Use lag 1 for most cases, check higher lags for confirmation

Lag 1 is the most important -- it captures the immediate one-step persistence that most short-term strategies exploit. Lag 5 and lag 10 reveal whether momentum extends to longer horizons. When autocorr_1, autocorr_5, and autocorr_10 are all positive, you have momentum at every scale -- a structurally strong trend. When only lag 1 is positive but lag 5 is near zero, momentum is short-lived and your holding period should be short.

Combine with Hurst for the full regime picture

Hurst exponent and autocorrelation are complementary. Hurst measures the long-term memory structure of the price series (is the market fundamentally trending or mean-reverting?). Autocorrelation measures the short-term persistence of returns (are current moves continuing?). Hurst is slow-moving and stable; autocorrelation is responsive and fast. Use Hurst for strategy selection and autocorrelation for entry timing.
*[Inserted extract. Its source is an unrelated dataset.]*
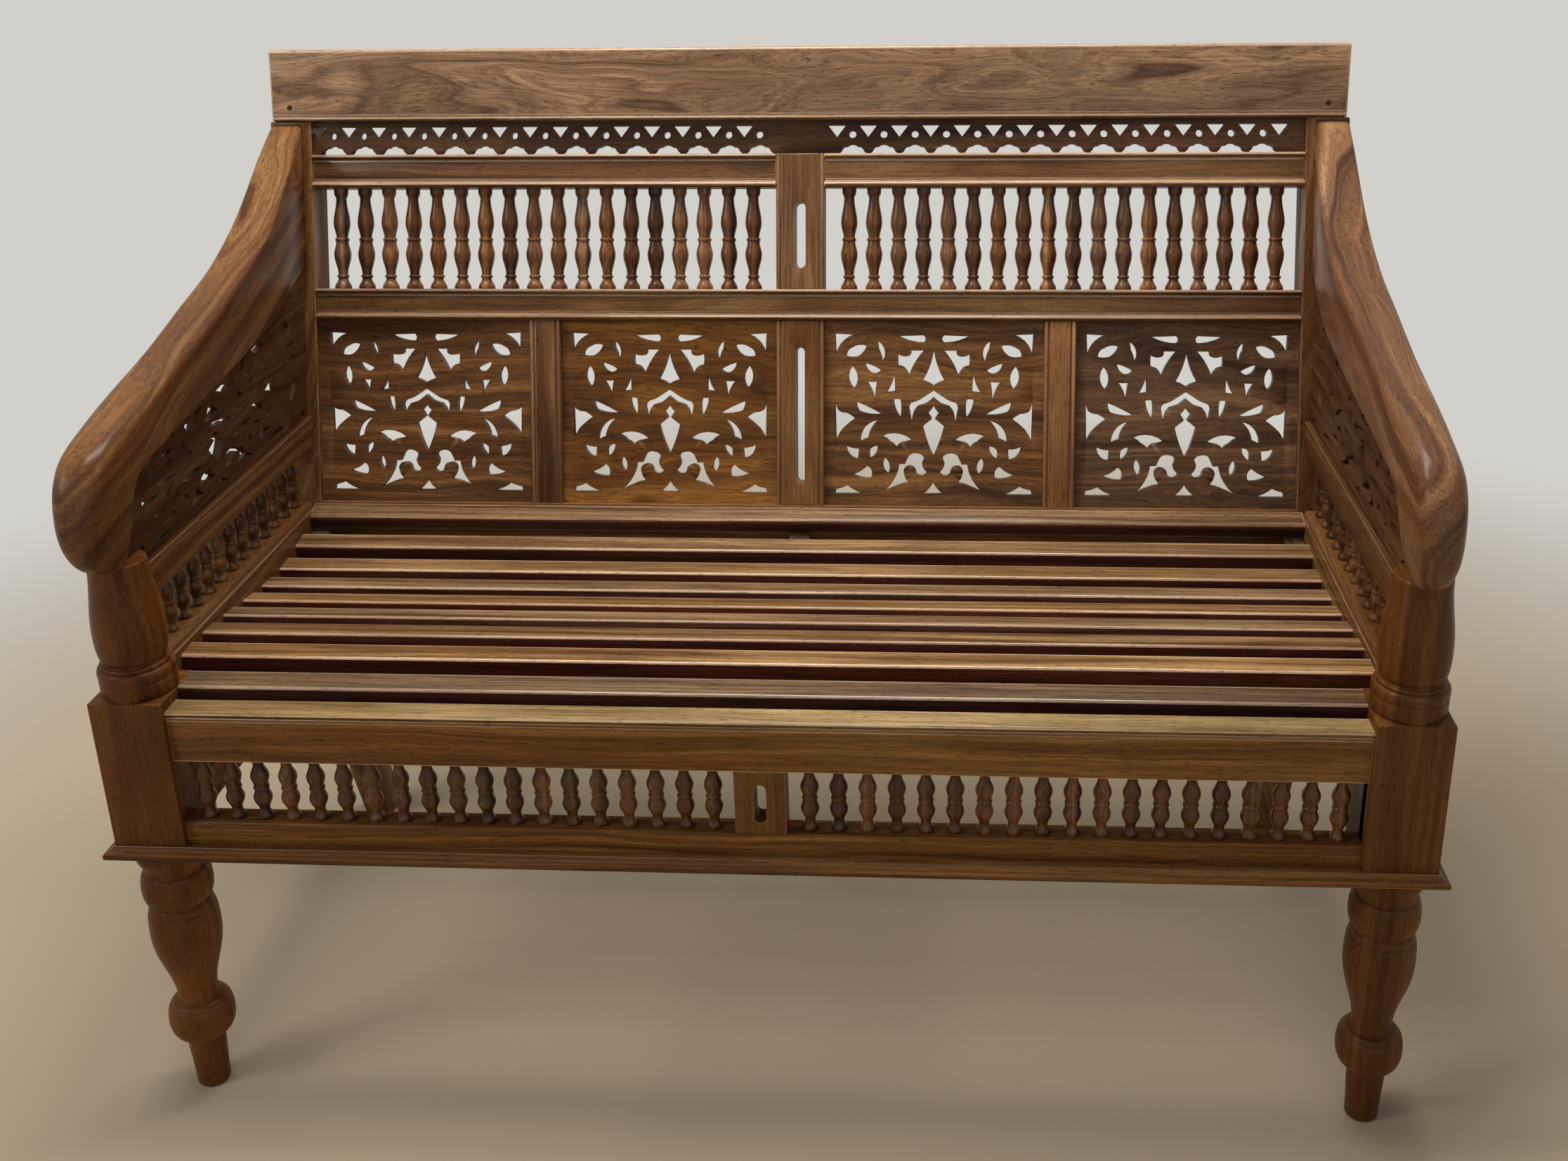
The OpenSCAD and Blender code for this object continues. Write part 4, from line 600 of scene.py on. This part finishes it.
# Node, name, wood, worn arris, its width in mm, grain direction, face direction, tone, greyness, seed, other
# settings
PIECES = [
    ("crest_rail", "crest_board", "crest", "edge", 1.8, ALONG, OUT_OF_BACK, 0.56, 0.35, 3,
     {"segments": 3, "rub": True}),
    ("frieze_board", "pierced_frieze", "fret", None, 0, ALONG, OUT_OF_BACK, 0.36, 0.3, 4, {}),
    ("middle_rail", "beaded_middle_rail", "rail", "edge", 1.0, ALONG, OUT_OF_BACK, 0.28, 0.2, 8, BEADED),
    ("rear_seat_rail", "rear_rail_board", "rail", "soft_edge", 1.0, ALONG, OUT_OF_BACK, 0.42, 0.1, 9, {}),
    ("rear_slat", "rear_slat_board", "slat", "edge", 1.2, ALONG, UP, 0.5, 0.3, 10, {}),
    ("centre_stile_upper", "slotted_upper_stile", "rail", "soft_edge", 0.8, UP_BACK, OUT_OF_BACK,
     0.62, 0.35, 12, {}),
    ("centre_stile_lower", "slotted_lower_stile", "rail", "soft_edge", 0.8, UP_BACK, OUT_OF_BACK,
     0.45, 0.1, 13, {}),
    ("front_seat_rail", "moulded_seat_rail", "rail", "edge", 0.9, ALONG, FRONT, 0.60, 0.0, 14,
     {"levels": LOWERED, **BEADED}),
    ("front_lower_rail", "front_lower_board", "rail", "soft_edge", 0.7, ALONG, FRONT, 0.55, 0.0, 15, {}),
    ("apron_stile", "slotted_apron_stile", "rail", "soft_edge", 0.8, UP, FRONT, 0.42, 0.0, 16, {}),
    ("base_moulding_front", "front_base_moulding", "moulding", "soft_edge", 0.5, ALONG, FRONT,
     0.48, 0.05, 17, {}),
    ("rear_lower_rail", "rear_lower_board", "frame", "soft_edge", 1.0, ALONG, TO_BACK, 0.5, 0.3, 18, {}),
    ("corner_blocks", "glued_corner_blocks", "frame", None, 0.8, UP, FRONT, 0.5, 0.4, 19, {}),
    ("seat_bearer_middle", "middle_bearer", "frame", None, 0.6, TO_BACK, SIDE, 0.45, 0.4, 20, {}),
    ("crest_pegs", "crest_peg_heads", "peg", None, 0.3, FRONT, UP, 0.5, 0.0, 21, {}),
    ("rail_pegs", "rail_peg_heads", "peg", None, 0, FRONT, UP, 0.5, 0.0, 22, {}),
    ("arm_dowels", "hidden_arm_dowels", "peg", None, 0, UP, FRONT, 0.5, 0.0, 23, {}),
]
# Each pierced panel's tone and greyness. They were sawn further from the heart than the rest
for i, (tone, grey) in enumerate([(0.60, 0.2), (0.56, 0.0), (0.50, 0.2), (0.38, 0.5)]):
    PIECES.append(("pierced_panel_%d" % (i + 1), "pierced_board_%d" % (i + 1), "panel", None, 0,
                   ALONG, OUT_OF_BACK, tone, grey, 50 + i, {"pith": (0.09, 0.14)}))
# The same for pieces in pairs, with the tones and greyness of the left and the right one
PAIRS = [
    ("front_post", "turned_front_post", "post", None, 0.7, UP, FRONT, (0.70, 0.42), (0.0, 0.0), 60,
     {"angle": 50, "smooth": 40}),
    ("rear_post", "sawn_rear_post", "rail", "soft_edge", 1.5, UP, FRONT, (0.36, 0.36), (0.1, 0.1), 64, {}),
    ("upper_rail", "beaded_upper_rail", "rail", "edge", 1.0, ALONG, OUT_OF_BACK, (0.46, 0.6),
     (0.35, 0.35), 68, BEADED),
    ("panel_divider", "beaded_divider", "rail", "soft_edge", 0.7, UP_BACK, OUT_OF_BACK, (0.46, 1.0),
     (0.2, 0.2), 72, {}),
    ("arm", "swept_arm", "arm", None, 0, ARM_LINE, SIDE, (0.46, 0.72), (0.1, 0.3), 76, {"smooth": 50}),
    ("side_fret", "pierced_side", "fret", None, 0, TO_BACK, SIDE, (0.32, 0.32), (0.05, 0.05), 80, {}),
    ("side_mid_rail", "side_middle_board", "rail", "soft_edge", 1.2, TO_BACK, SIDE, (0.2, 0.2),
     (0.1, 0.1), 84, {}),
    ("side_seat_rail", "side_seat_board", "rail", "edge", 1.0, TO_BACK, SIDE, (0.3, 0.3), (0.1, 0.1), 88, {}),
    ("side_lower_rail", "side_lower_board", "rail", "soft_edge", 0.8, TO_BACK, SIDE, (0.4, 0.4),
     (0.1, 0.1), 92, {}),
    ("base_moulding", "side_base_moulding", "moulding", "soft_edge", 0.5, TO_BACK, SIDE, (0.42, 0.42),
     (0.05, 0.05), 96, {}),
    ("seat_bearer", "side_bearer", "frame", None, 0.6, TO_BACK, SIDE, (0.45, 0.45), (0.4, 0.4), 100, {}),
]
for node, name, wood, edge, width, along, face, tones, greys, seed, more in PAIRS:
    for side, end, tone, grey in zip((-1, 1), ("_left", "_right"), tones, greys):
        PIECES.append((node + end, name + end, wood, edge, width, along, face, tone, grey, seed + side, more))
for node, name, wood, edge, width, along, face, tone, grey, seed, more in PIECES:
    piece = eased(node, name, wood, edge, width, along, face, tones=[tone], greys=[grey], seed=seed, **more)
    if node == "front_seat_rail":
        # Its top, above 400 mm, is rubbed by legs
        refinish(piece, WORN["nosing"], lambda f: f.normal.z > MOSTLY and f.center.z > 400 * MM)
    if node == "rear_slat":
        # Its front edge is stained like those of the others
        refinish(piece, WOODS["slat_side"], lambda f: f.normal.y < -MOSTLY)


# Floor, light and camera

def seen_rays(tree):
    """One for rays that show the background, to the camera or in gloss and glass, and nought for the rest"""
    rays = put(tree, "ShaderNodeLightPath").outputs
    direct = put(tree, "ShaderNodeMath", {0: rays["Is Camera Ray"], 1: rays["Is Glossy Ray"]},
                 operation="MAXIMUM")
    return put(tree, "ShaderNodeMath", {0: direct, 1: rays["Is Transmission Ray"]}, operation="MAXIMUM")


BACKDROP = "#d2d0ca"
# Strengths: at full strength a colour shows as it is written, and the room lights the bench with much less
FULL_STRENGTH, ROOM_LIGHT = 1.0, 0.16
FLOOR_REACH = 30


def painted_floor(name, near):
    """Matt painted floor. The eye gets a plain warm surface that takes the bench's soft shadow, and pales
    into the backdrop from 0.9 to 2 metres away from the middle."""
    mat = bpy.data.materials.new(name)
    mat.use_nodes = True
    tree = mat.node_tree
    tree.nodes.clear()
    place = put(tree, "ShaderNodeTexCoord").outputs["Object"]
    distance = put(tree, "ShaderNodeVectorMath", {0: place}, operation="LENGTH").outputs["Value"]
    beyond = put(tree, "ShaderNodeMapRange", {"Value": distance, "From Min": 0.9, "From Max": 2.0},
                 interpolation_type="SMOOTHSTEP")
    share = put(tree, "ShaderNodeMath", {0: beyond, 1: seen_rays(tree)}, operation="MULTIPLY")
    matt = put(tree, "ShaderNodeBsdfPrincipled", {
        "Base Color": linear(near), "Roughness": 0.9, "Specular IOR Level": 0.1})
    backdrop = put(tree, "ShaderNodeEmission", {"Color": linear(BACKDROP), "Strength": FULL_STRENGTH})
    mixed = put(tree, "ShaderNodeMixShader", {0: share, 1: matt, 2: backdrop})
    put(tree, "ShaderNodeOutputMaterial", {"Surface": mixed})
    return mat


floor_mesh = bpy.data.meshes.new("floor")
corners = [(x * FLOOR_REACH, y * FLOOR_REACH, 0) for x, y in ((-1, -1), (1, -1), (1, 1), (-1, 1))]
floor_mesh.from_pydata(corners, [], [(0, 1, 2, 3)])
floor_mesh.materials.append(painted_floor("matt_pale_floor", "#d5c8ae"))
floor = bpy.data.objects.new("floor", floor_mesh)
bpy.context.collection.objects.link(floor)


def lamp(name, at, target, size, power, colour):
    """A rectangular softbox"""
    data = bpy.data.lights.new(name, "AREA")
    data.shape = "RECTANGLE"
    data.size, data.size_y = size
    data.energy = power
    data.color = linear(colour)[:3]
    obj = bpy.data.objects.new(name, data)
    obj.location = at
    obj.rotation_euler = (Vector(target) - Vector(at)).to_track_quat("-Z", "Y").to_euler()
    bpy.context.collection.objects.link(obj)


lamp("overhead_softbox", at=(-0.1, 0.15, 2.5), target=(0, 0, 0.4), size=(1.8, 0.45), power=44,
     colour="#fff4e6")
lamp("left_softbox", at=(-2.4, -1.4, 2.2), target=(0, 0, 0.5), size=(0.9, 0.9), power=17, colour="#fffaf2")
lamp("front_fill", at=(0.8, -3.4, 1.9), target=(0, 0, 0.4), size=(2.4, 1.6), power=9, colour="#fffdf8")

world = bpy.data.worlds.new("pale_room")
bpy.context.scene.world = world
world.use_nodes = True
world.node_tree.nodes.clear()
strength = put(world.node_tree, "ShaderNodeMapRange", {
    "Value": seen_rays(world.node_tree), "To Min": ROOM_LIGHT, "To Max": FULL_STRENGTH})
sky = put(world.node_tree, "ShaderNodeBackground", {"Color": linear(BACKDROP), "Strength": strength})
put(world.node_tree, "ShaderNodeOutputWorld", {"Surface": sky})

# The camera stands 1.2 m in front of the bench, a little right of its middle and above its crest, and looks
# down. Its turns are in radians
at = Vector((0.17118, -1.49693, 1.14285))
yaw, pitch, roll = 0.06209, 0.36158, -0.01462
cy, sy, cp, sp = math.cos(yaw), math.sin(yaw), math.cos(pitch), math.sin(pitch)
cr, sr = math.cos(roll), math.sin(roll)
about_z = Matrix(((cy, sy, 0), (-sy, cy, 0), (0, 0, 1)))
to_lens = Matrix(((1, 0, 0), (0, 0, -1), (0, 1, 0)))
about_x = Matrix(((1, 0, 0), (0, cp, -sp), (0, sp, cp)))
about_lens = Matrix(((cr, -sr, 0), (sr, cr, 0), (0, 0, 1)))
right, down, ahead = about_lens @ about_x @ to_lens @ about_z
camera_data = bpy.data.cameras.new("camera")
camera_data.lens = 37.636
camera_data.sensor_width = 36
camera_data.sensor_fit = "HORIZONTAL"
camera_data.shift_x, camera_data.shift_y = -0.04993, -0.08148
camera = bpy.data.objects.new("camera", camera_data)
camera.matrix_world = Matrix((
    (right.x, -down.x, -ahead.x, at.x), (right.y, -down.y, -ahead.y, at.y),
    (right.z, -down.z, -ahead.z, at.z), (0, 0, 0, 1)))
bpy.context.collection.objects.link(camera)
bpy.context.scene.camera = camera
bpy.context.scene.view_settings.view_transform = "Standard"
Crypto momentum is short-lived

Academic research consistently shows that momentum in cryptocurrency markets is SHORT-LIVED compared to equities. For altcoins, momentum effects typically last 1--4 weeks before reversing. BTC has somewhat longer momentum persistence. This means: (1) use daily or 4-hour timeframes for reliable autocorrelation signals, (2) do not assume momentum will last indefinitely, and (3) always have an exit trigger based on autocorrelation declining -- when autocorr_1 drops toward zero, the momentum window is closing.

Values between -0.1 and 0.1 are noise

The statistical significance threshold for a 100-candle window is approximately |autocorrelation| > 0.2. Values between -0.1 and 0.1 are almost certainly random noise -- do not build strategies around them. Values between 0.1 and 0.2 are suggestive but not conclusive. Only values beyond 0.2 give you high confidence that the serial dependence is real and exploitable.